WHAT YOU WILL DO
Quote all of the data below exactly, please.

DATA
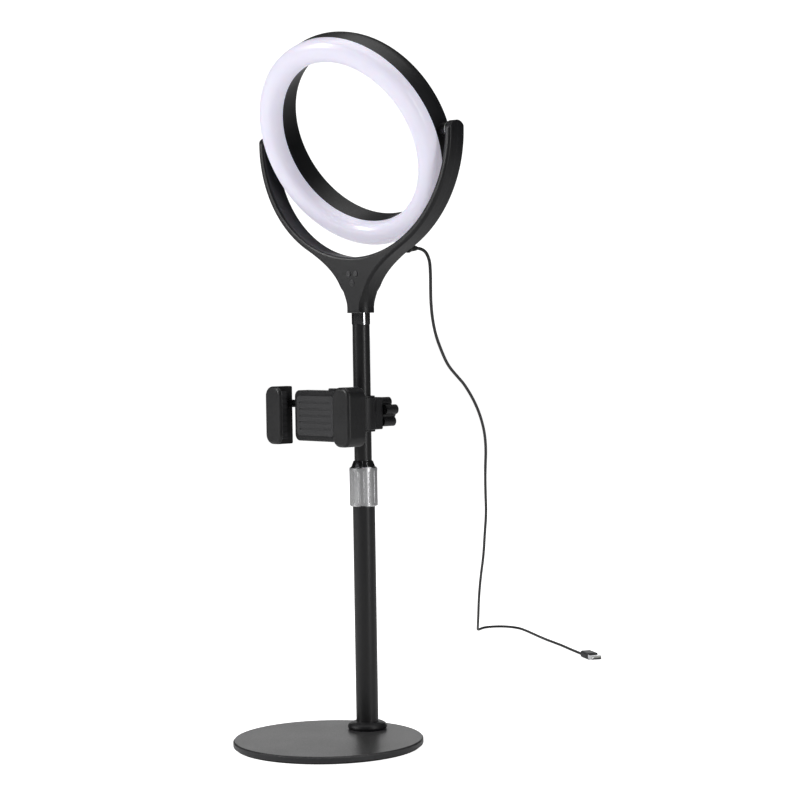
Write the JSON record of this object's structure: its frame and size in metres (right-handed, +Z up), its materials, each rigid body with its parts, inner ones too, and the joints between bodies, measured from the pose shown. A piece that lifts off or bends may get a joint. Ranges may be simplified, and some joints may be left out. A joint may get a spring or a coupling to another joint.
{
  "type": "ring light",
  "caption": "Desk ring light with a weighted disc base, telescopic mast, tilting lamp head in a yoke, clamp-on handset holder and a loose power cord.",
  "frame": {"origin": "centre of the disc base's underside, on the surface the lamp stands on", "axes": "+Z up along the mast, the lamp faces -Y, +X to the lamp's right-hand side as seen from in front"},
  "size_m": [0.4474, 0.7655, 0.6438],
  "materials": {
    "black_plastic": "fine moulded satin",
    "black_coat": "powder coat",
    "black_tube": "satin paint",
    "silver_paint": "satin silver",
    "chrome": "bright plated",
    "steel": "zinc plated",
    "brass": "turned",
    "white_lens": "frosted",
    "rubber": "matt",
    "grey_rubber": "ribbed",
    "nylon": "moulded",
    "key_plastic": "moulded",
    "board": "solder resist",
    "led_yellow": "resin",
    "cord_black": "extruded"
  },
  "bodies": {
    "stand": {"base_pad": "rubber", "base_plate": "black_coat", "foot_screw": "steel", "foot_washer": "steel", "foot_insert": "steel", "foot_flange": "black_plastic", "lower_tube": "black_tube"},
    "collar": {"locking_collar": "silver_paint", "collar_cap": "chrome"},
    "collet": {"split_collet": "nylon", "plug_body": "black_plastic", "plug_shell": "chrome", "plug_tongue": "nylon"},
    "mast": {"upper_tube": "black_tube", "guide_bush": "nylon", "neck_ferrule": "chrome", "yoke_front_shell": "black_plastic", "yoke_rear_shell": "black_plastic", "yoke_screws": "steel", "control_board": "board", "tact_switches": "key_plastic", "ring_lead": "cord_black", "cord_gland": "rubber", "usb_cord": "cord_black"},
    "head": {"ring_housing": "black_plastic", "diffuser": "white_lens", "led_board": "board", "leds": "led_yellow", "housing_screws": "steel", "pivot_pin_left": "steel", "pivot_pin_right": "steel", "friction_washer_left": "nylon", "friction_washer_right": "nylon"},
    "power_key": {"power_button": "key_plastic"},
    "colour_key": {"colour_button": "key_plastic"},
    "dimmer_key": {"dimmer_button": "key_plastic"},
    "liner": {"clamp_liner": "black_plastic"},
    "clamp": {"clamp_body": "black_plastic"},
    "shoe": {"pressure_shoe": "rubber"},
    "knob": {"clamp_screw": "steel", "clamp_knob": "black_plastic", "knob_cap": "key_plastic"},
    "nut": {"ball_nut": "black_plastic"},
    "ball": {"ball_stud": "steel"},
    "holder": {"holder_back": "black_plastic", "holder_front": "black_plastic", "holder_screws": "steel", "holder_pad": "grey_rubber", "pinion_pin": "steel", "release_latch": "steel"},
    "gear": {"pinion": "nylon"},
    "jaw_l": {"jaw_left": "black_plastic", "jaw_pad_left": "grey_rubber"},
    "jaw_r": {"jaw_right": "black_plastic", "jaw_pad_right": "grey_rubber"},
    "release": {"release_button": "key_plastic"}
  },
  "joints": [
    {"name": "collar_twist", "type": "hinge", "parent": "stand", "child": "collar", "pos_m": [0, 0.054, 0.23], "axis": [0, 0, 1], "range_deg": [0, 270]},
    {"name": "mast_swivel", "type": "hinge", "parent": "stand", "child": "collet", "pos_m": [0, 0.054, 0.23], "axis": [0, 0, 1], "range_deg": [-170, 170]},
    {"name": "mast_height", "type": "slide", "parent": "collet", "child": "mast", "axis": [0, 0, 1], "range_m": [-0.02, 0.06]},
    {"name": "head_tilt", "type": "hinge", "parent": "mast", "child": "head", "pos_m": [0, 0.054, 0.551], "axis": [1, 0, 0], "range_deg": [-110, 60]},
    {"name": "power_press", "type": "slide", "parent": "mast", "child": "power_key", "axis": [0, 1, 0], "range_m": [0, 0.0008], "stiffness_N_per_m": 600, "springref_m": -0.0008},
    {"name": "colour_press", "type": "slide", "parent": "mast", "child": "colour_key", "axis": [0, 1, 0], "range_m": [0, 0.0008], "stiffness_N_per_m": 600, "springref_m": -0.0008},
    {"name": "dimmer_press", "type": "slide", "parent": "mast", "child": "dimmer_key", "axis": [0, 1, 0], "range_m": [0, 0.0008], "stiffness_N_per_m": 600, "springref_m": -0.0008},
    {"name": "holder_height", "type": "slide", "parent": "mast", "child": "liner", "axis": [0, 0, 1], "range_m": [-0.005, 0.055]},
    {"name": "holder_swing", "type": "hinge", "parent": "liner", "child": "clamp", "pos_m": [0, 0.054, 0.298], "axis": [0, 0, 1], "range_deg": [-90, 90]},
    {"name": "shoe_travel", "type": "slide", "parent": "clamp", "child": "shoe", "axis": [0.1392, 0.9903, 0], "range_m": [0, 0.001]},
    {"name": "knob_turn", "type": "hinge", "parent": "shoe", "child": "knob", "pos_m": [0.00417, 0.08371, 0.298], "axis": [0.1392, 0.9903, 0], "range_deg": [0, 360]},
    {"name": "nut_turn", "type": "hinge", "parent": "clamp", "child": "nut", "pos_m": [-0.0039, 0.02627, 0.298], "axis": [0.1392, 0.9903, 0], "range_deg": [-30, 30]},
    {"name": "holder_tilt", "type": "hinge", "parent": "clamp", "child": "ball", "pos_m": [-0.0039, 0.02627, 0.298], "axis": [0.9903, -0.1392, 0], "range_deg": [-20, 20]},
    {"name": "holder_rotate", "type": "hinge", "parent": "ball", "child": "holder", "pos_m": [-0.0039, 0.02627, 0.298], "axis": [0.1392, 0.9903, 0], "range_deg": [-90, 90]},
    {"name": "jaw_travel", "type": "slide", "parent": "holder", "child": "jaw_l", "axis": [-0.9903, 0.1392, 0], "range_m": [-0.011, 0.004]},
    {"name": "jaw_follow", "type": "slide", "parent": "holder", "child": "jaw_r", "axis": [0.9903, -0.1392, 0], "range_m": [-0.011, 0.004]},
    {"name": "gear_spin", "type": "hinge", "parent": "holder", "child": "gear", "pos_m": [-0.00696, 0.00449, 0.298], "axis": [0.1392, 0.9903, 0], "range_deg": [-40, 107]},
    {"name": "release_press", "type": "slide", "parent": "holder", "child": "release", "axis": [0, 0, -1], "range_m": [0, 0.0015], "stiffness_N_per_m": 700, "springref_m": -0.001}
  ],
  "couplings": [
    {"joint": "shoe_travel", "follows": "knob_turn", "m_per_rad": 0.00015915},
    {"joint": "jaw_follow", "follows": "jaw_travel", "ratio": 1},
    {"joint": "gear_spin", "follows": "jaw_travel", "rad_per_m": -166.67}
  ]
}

SOLUTION TO THE EXERCISE
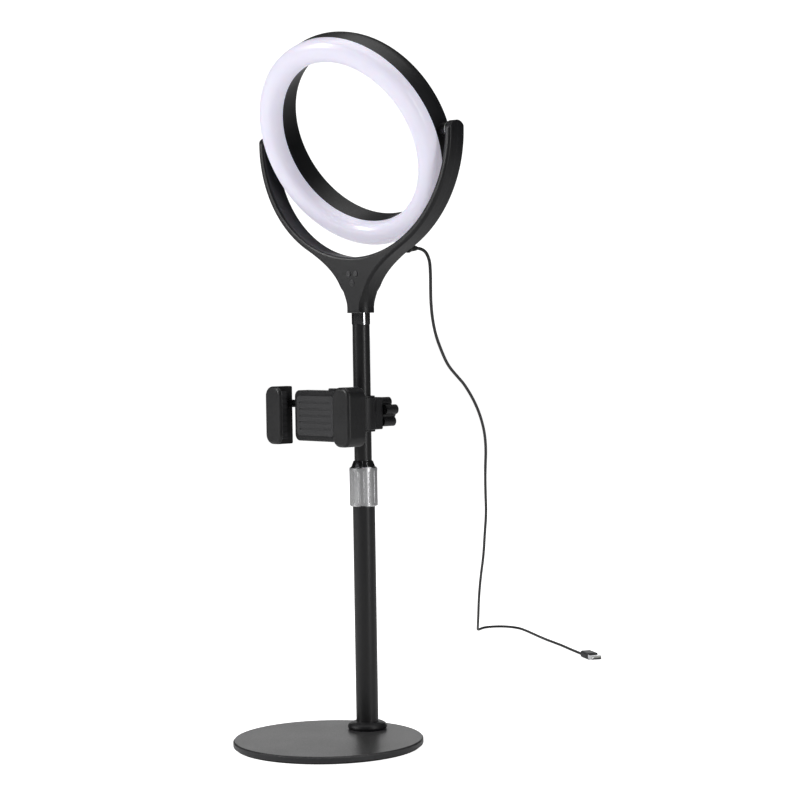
Write the JSON record of this object's structure: its frame and size in metres (right-handed, +Z up), its materials, each rigid body with its parts, inner ones too, and the joints between bodies, measured from the pose shown. A piece that lifts off or bends may get a joint. Ranges may be simplified, and some joints may be left out. A joint may get a spring or a coupling to another joint.
{
  "type": "ring light",
  "caption": "Desk ring light with a weighted disc base, telescopic mast, tilting lamp head in a yoke, clamp-on handset holder and a loose power cord.",
  "frame": {"origin": "centre of the disc base's underside, on the surface the lamp stands on", "axes": "+Z up along the mast, the lamp faces -Y, +X to the lamp's right-hand side as seen from in front"},
  "size_m": [0.4474, 0.7655, 0.6438],
  "materials": {
    "black_plastic": "fine moulded satin",
    "black_coat": "powder coat",
    "black_tube": "satin paint",
    "silver_paint": "satin silver",
    "chrome": "bright plated",
    "steel": "zinc plated",
    "brass": "turned",
    "white_lens": "frosted",
    "rubber": "matt",
    "grey_rubber": "ribbed",
    "nylon": "moulded",
    "key_plastic": "moulded",
    "board": "solder resist",
    "led_yellow": "resin",
    "cord_black": "extruded"
  },
  "bodies": {
    "stand": {"base_pad": "rubber", "base_plate": "black_coat", "foot_screw": "steel", "foot_washer": "steel", "foot_insert": "steel", "foot_flange": "black_plastic", "lower_tube": "black_tube"},
    "collar": {"locking_collar": "silver_paint", "collar_cap": "chrome"},
    "collet": {"split_collet": "nylon", "plug_body": "black_plastic", "plug_shell": "chrome", "plug_tongue": "nylon"},
    "mast": {"upper_tube": "black_tube", "guide_bush": "nylon", "neck_ferrule": "chrome", "yoke_front_shell": "black_plastic", "yoke_rear_shell": "black_plastic", "yoke_screws": "steel", "control_board": "board", "tact_switches": "key_plastic", "ring_lead": "cord_black", "cord_gland": "rubber", "usb_cord": "cord_black"},
    "head": {"ring_housing": "black_plastic", "diffuser": "white_lens", "led_board": "board", "leds": "led_yellow", "housing_screws": "steel", "pivot_pin_left": "steel", "pivot_pin_right": "steel", "friction_washer_left": "nylon", "friction_washer_right": "nylon"},
    "power_key": {"power_button": "key_plastic"},
    "colour_key": {"colour_button": "key_plastic"},
    "dimmer_key": {"dimmer_button": "key_plastic"},
    "liner": {"clamp_liner": "black_plastic"},
    "clamp": {"clamp_body": "black_plastic"},
    "shoe": {"pressure_shoe": "rubber"},
    "knob": {"clamp_screw": "steel", "clamp_knob": "black_plastic", "knob_cap": "key_plastic"},
    "nut": {"ball_nut": "black_plastic"},
    "ball": {"ball_stud": "steel"},
    "holder": {"holder_back": "black_plastic", "holder_front": "black_plastic", "holder_screws": "steel", "holder_pad": "grey_rubber", "pinion_pin": "steel", "release_latch": "steel"},
    "gear": {"pinion": "nylon"},
    "jaw_l": {"jaw_left": "black_plastic", "jaw_pad_left": "grey_rubber"},
    "jaw_r": {"jaw_right": "black_plastic", "jaw_pad_right": "grey_rubber"},
    "release": {"release_button": "key_plastic"}
  },
  "joints": [
    {"name": "collar_twist", "type": "hinge", "parent": "stand", "child": "collar", "pos_m": [0, 0.054, 0.23], "axis": [0, 0, 1], "range_deg": [0, 270]},
    {"name": "mast_swivel", "type": "hinge", "parent": "stand", "child": "collet", "pos_m": [0, 0.054, 0.23], "axis": [0, 0, 1], "range_deg": [-170, 170]},
    {"name": "mast_height", "type": "slide", "parent": "collet", "child": "mast", "axis": [0, 0, 1], "range_m": [-0.02, 0.06]},
    {"name": "head_tilt", "type": "hinge", "parent": "mast", "child": "head", "pos_m": [0, 0.054, 0.551], "axis": [1, 0, 0], "range_deg": [-110, 60]},
    {"name": "power_press", "type": "slide", "parent": "mast", "child": "power_key", "axis": [0, 1, 0], "range_m": [0, 0.0008], "stiffness_N_per_m": 600, "springref_m": -0.0008},
    {"name": "colour_press", "type": "slide", "parent": "mast", "child": "colour_key", "axis": [0, 1, 0], "range_m": [0, 0.0008], "stiffness_N_per_m": 600, "springref_m": -0.0008},
    {"name": "dimmer_press", "type": "slide", "parent": "mast", "child": "dimmer_key", "axis": [0, 1, 0], "range_m": [0, 0.0008], "stiffness_N_per_m": 600, "springref_m": -0.0008},
    {"name": "holder_height", "type": "slide", "parent": "mast", "child": "liner", "axis": [0, 0, 1], "range_m": [-0.005, 0.055]},
    {"name": "holder_swing", "type": "hinge", "parent": "liner", "child": "clamp", "pos_m": [0, 0.054, 0.298], "axis": [0, 0, 1], "range_deg": [-90, 90]},
    {"name": "shoe_travel", "type": "slide", "parent": "clamp", "child": "shoe", "axis": [0.1392, 0.9903, 0], "range_m": [0, 0.001]},
    {"name": "knob_turn", "type": "hinge", "parent": "shoe", "child": "knob", "pos_m": [0.00417, 0.08371, 0.298], "axis": [0.1392, 0.9903, 0], "range_deg": [0, 360]},
    {"name": "nut_turn", "type": "hinge", "parent": "clamp", "child": "nut", "pos_m": [-0.0039, 0.02627, 0.298], "axis": [0.1392, 0.9903, 0], "range_deg": [-30, 30]},
    {"name": "holder_tilt", "type": "hinge", "parent": "clamp", "child": "ball", "pos_m": [-0.0039, 0.02627, 0.298], "axis": [0.9903, -0.1392, 0], "range_deg": [-20, 20]},
    {"name": "holder_rotate", "type": "hinge", "parent": "ball", "child": "holder", "pos_m": [-0.0039, 0.02627, 0.298], "axis": [0.1392, 0.9903, 0], "range_deg": [-90, 90]},
    {"name": "jaw_travel", "type": "slide", "parent": "holder", "child": "jaw_l", "axis": [-0.9903, 0.1392, 0], "range_m": [-0.011, 0.004]},
    {"name": "jaw_follow", "type": "slide", "parent": "holder", "child": "jaw_r", "axis": [0.9903, -0.1392, 0], "range_m": [-0.011, 0.004]},
    {"name": "gear_spin", "type": "hinge", "parent": "holder", "child": "gear", "pos_m": [-0.00696, 0.00449, 0.298], "axis": [0.1392, 0.9903, 0], "range_deg": [-40, 107]},
    {"name": "release_press", "type": "slide", "parent": "holder", "child": "release", "axis": [0, 0, -1], "range_m": [0, 0.0015], "stiffness_N_per_m": 700, "springref_m": -0.001}
  ],
  "couplings": [
    {"joint": "shoe_travel", "follows": "knob_turn", "m_per_rad": 0.00015915},
    {"joint": "jaw_follow", "follows": "jaw_travel", "ratio": 1},
    {"joint": "gear_spin", "follows": "jaw_travel", "rad_per_m": -166.67}
  ]
}